Repeat the whole listing exactly as written.

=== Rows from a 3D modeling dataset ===
::::::::

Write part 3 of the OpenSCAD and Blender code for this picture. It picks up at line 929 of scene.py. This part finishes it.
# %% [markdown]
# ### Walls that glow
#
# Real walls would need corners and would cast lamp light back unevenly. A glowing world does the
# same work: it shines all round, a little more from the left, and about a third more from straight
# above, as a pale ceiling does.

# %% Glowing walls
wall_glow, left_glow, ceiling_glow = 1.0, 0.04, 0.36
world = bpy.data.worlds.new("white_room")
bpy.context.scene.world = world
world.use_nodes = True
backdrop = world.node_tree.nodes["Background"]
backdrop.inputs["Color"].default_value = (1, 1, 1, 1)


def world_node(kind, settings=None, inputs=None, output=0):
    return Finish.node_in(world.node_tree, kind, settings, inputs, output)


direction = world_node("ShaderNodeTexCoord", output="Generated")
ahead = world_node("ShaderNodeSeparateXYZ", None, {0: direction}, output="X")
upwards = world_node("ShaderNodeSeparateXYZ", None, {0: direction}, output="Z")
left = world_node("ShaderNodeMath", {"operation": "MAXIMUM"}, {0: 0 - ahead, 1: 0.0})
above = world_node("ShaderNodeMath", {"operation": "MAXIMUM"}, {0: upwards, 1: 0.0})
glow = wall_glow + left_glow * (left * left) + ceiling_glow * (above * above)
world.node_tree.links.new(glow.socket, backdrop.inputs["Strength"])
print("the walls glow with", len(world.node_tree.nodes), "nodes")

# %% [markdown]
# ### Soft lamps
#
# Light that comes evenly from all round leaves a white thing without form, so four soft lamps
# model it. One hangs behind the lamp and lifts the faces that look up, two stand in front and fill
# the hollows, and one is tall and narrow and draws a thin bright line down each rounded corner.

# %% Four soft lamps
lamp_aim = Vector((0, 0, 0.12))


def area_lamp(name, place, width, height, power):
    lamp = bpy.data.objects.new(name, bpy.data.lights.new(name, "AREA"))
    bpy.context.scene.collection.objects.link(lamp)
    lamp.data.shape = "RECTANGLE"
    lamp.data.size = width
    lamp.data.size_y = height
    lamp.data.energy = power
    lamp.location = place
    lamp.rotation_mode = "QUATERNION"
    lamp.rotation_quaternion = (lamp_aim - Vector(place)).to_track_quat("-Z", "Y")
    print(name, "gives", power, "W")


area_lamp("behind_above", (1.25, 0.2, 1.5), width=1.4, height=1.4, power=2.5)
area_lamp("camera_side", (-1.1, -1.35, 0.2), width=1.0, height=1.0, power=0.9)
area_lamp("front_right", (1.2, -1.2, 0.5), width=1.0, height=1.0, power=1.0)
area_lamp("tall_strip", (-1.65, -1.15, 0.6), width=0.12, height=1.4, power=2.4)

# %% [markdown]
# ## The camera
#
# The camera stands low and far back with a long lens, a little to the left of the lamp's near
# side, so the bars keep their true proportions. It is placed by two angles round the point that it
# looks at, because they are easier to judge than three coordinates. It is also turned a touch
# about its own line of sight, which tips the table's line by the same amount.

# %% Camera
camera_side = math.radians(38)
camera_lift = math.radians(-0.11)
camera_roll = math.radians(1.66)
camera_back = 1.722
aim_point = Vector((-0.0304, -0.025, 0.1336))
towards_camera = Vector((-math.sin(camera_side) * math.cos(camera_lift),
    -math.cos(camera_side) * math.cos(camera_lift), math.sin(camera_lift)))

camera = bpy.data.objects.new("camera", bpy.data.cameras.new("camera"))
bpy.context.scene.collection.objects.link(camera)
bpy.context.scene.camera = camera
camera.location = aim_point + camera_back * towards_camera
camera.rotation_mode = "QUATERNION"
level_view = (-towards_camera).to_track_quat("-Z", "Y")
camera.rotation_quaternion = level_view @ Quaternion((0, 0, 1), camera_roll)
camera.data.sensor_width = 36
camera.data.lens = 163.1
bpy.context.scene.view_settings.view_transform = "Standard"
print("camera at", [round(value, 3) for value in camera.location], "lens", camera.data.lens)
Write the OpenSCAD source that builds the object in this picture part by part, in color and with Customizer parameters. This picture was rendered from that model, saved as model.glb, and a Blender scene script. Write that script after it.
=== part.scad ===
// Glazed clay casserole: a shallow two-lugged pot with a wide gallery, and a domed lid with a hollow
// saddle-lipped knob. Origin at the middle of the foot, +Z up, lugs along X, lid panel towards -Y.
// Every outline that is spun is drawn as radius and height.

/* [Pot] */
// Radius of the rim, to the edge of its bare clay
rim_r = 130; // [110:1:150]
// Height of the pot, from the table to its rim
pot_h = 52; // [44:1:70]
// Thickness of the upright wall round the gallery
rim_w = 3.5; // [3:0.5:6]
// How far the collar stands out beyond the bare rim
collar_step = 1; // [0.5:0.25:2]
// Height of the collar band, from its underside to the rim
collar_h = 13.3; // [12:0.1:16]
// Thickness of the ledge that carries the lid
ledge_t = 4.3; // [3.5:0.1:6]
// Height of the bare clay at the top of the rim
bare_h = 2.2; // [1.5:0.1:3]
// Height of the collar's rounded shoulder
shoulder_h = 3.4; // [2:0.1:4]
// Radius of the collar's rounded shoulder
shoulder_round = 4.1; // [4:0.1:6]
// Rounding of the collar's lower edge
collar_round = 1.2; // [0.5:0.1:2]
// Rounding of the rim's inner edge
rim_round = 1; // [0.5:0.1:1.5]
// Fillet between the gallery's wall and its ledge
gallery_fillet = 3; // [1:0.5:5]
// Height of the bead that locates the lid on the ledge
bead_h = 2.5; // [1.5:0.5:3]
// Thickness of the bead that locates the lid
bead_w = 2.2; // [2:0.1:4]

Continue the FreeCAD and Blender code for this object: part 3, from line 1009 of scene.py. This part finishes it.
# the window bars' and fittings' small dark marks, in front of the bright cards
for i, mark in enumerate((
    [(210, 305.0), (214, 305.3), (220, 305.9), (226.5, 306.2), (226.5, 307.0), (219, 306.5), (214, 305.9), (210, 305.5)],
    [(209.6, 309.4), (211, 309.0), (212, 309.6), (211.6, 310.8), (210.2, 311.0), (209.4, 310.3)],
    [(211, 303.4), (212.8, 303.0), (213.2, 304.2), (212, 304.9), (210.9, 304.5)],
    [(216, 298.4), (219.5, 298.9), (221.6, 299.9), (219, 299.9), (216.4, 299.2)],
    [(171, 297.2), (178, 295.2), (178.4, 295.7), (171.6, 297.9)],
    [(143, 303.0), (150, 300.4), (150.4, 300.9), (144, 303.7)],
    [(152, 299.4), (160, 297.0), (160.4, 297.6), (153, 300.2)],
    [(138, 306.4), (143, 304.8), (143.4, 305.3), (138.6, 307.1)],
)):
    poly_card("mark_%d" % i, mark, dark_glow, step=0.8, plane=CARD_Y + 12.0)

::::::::

=== RIGHT ANSWER ===
Write part 3 of the OpenSCAD and Blender code for this picture. It picks up at line 929 of scene.py. This part finishes it.
# %% [markdown]
# ### Walls that glow
#
# Real walls would need corners and would cast lamp light back unevenly. A glowing world does the
# same work: it shines all round, a little more from the left, and about a third more from straight
# above, as a pale ceiling does.

# %% Glowing walls
wall_glow, left_glow, ceiling_glow = 1.0, 0.04, 0.36
world = bpy.data.worlds.new("white_room")
bpy.context.scene.world = world
world.use_nodes = True
backdrop = world.node_tree.nodes["Background"]
backdrop.inputs["Color"].default_value = (1, 1, 1, 1)


def world_node(kind, settings=None, inputs=None, output=0):
    return Finish.node_in(world.node_tree, kind, settings, inputs, output)


direction = world_node("ShaderNodeTexCoord", output="Generated")
ahead = world_node("ShaderNodeSeparateXYZ", None, {0: direction}, output="X")
upwards = world_node("ShaderNodeSeparateXYZ", None, {0: direction}, output="Z")
left = world_node("ShaderNodeMath", {"operation": "MAXIMUM"}, {0: 0 - ahead, 1: 0.0})
above = world_node("ShaderNodeMath", {"operation": "MAXIMUM"}, {0: upwards, 1: 0.0})
glow = wall_glow + left_glow * (left * left) + ceiling_glow * (above * above)
world.node_tree.links.new(glow.socket, backdrop.inputs["Strength"])
print("the walls glow with", len(world.node_tree.nodes), "nodes")

# %% [markdown]
# ### Soft lamps
#
# Light that comes evenly from all round leaves a white thing without form, so four soft lamps
# model it. One hangs behind the lamp and lifts the faces that look up, two stand in front and fill
# the hollows, and one is tall and narrow and draws a thin bright line down each rounded corner.

# %% Four soft lamps
lamp_aim = Vector((0, 0, 0.12))


def area_lamp(name, place, width, height, power):
    lamp = bpy.data.objects.new(name, bpy.data.lights.new(name, "AREA"))
    bpy.context.scene.collection.objects.link(lamp)
    lamp.data.shape = "RECTANGLE"
    lamp.data.size = width
    lamp.data.size_y = height
    lamp.data.energy = power
    lamp.location = place
    lamp.rotation_mode = "QUATERNION"
    lamp.rotation_quaternion = (lamp_aim - Vector(place)).to_track_quat("-Z", "Y")
    print(name, "gives", power, "W")


area_lamp("behind_above", (1.25, 0.2, 1.5), width=1.4, height=1.4, power=2.5)
area_lamp("camera_side", (-1.1, -1.35, 0.2), width=1.0, height=1.0, power=0.9)
area_lamp("front_right", (1.2, -1.2, 0.5), width=1.0, height=1.0, power=1.0)
area_lamp("tall_strip", (-1.65, -1.15, 0.6), width=0.12, height=1.4, power=2.4)

# %% [markdown]
# ## The camera
#
# The camera stands low and far back with a long lens, a little to the left of the lamp's near
# side, so the bars keep their true proportions. It is placed by two angles round the point that it
# looks at, because they are easier to judge than three coordinates. It is also turned a touch
# about its own line of sight, which tips the table's line by the same amount.

# %% Camera
camera_side = math.radians(38)
camera_lift = math.radians(-0.11)
camera_roll = math.radians(1.66)
camera_back = 1.722
aim_point = Vector((-0.0304, -0.025, 0.1336))
towards_camera = Vector((-math.sin(camera_side) * math.cos(camera_lift),
    -math.cos(camera_side) * math.cos(camera_lift), math.sin(camera_lift)))

camera = bpy.data.objects.new("camera", bpy.data.cameras.new("camera"))
bpy.context.scene.collection.objects.link(camera)
bpy.context.scene.camera = camera
camera.location = aim_point + camera_back * towards_camera
camera.rotation_mode = "QUATERNION"
level_view = (-towards_camera).to_track_quat("-Z", "Y")
camera.rotation_quaternion = level_view @ Quaternion((0, 0, 1), camera_roll)
camera.data.sensor_width = 36
camera.data.lens = 163.1
bpy.context.scene.view_settings.view_transform = "Standard"
print("camera at", [round(value, 3) for value in camera.location], "lens", camera.data.lens)
Write the OpenSCAD source that builds the object in this picture part by part, in color and with Customizer parameters. This picture was rendered from that model, saved as model.glb, and a Blender scene script. Write that script after it.
=== part.scad ===
// Glazed clay casserole: a shallow two-lugged pot with a wide gallery, and a domed lid with a hollow
// saddle-lipped knob. Origin at the middle of the foot, +Z up, lugs along X, lid panel towards -Y.
// Every outline that is spun is drawn as radius and height.

/* [Pot] */
// Radius of the rim, to the edge of its bare clay
rim_r = 130; // [110:1:150]
// Height of the pot, from the table to its rim
pot_h = 52; // [44:1:70]
// Thickness of the upright wall round the gallery
rim_w = 3.5; // [3:0.5:6]
// How far the collar stands out beyond the bare rim
collar_step = 1; // [0.5:0.25:2]
// Height of the collar band, from its underside to the rim
collar_h = 13.3; // [12:0.1:16]
// Thickness of the ledge that carries the lid
ledge_t = 4.3; // [3.5:0.1:6]
// Height of the bare clay at the top of the rim
bare_h = 2.2; // [1.5:0.1:3]
// Height of the collar's rounded shoulder
shoulder_h = 3.4; // [2:0.1:4]
// Radius of the collar's rounded shoulder
shoulder_round = 4.1; // [4:0.1:6]
// Rounding of the collar's lower edge
collar_round = 1.2; // [0.5:0.1:2]
// Rounding of the rim's inner edge
rim_round = 1; // [0.5:0.1:1.5]
// Fillet between the gallery's wall and its ledge
gallery_fillet = 3; // [1:0.5:5]
// Height of the bead that locates the lid on the ledge
bead_h = 2.5; // [1.5:0.5:3]
// Thickness of the bead that locates the lid
bead_w = 2.2; // [2:0.1:4]

Continue the FreeCAD and Blender code for this object: part 3, from line 1009 of scene.py. This part finishes it.
# the window bars' and fittings' small dark marks, in front of the bright cards
for i, mark in enumerate((
    [(210, 305.0), (214, 305.3), (220, 305.9), (226.5, 306.2), (226.5, 307.0), (219, 306.5), (214, 305.9), (210, 305.5)],
    [(209.6, 309.4), (211, 309.0), (212, 309.6), (211.6, 310.8), (210.2, 311.0), (209.4, 310.3)],
    [(211, 303.4), (212.8, 303.0), (213.2, 304.2), (212, 304.9), (210.9, 304.5)],
    [(216, 298.4), (219.5, 298.9), (221.6, 299.9), (219, 299.9), (216.4, 299.2)],
    [(171, 297.2), (178, 295.2), (178.4, 295.7), (171.6, 297.9)],
    [(143, 303.0), (150, 300.4), (150.4, 300.9), (144, 303.7)],
    [(152, 299.4), (160, 297.0), (160.4, 297.6), (153, 300.2)],
    [(138, 306.4), (143, 304.8), (143.4, 305.3), (138.6, 307.1)],
)):
    poly_card("mark_%d" % i, mark, dark_glow, step=0.8, plane=CARD_Y + 12.0)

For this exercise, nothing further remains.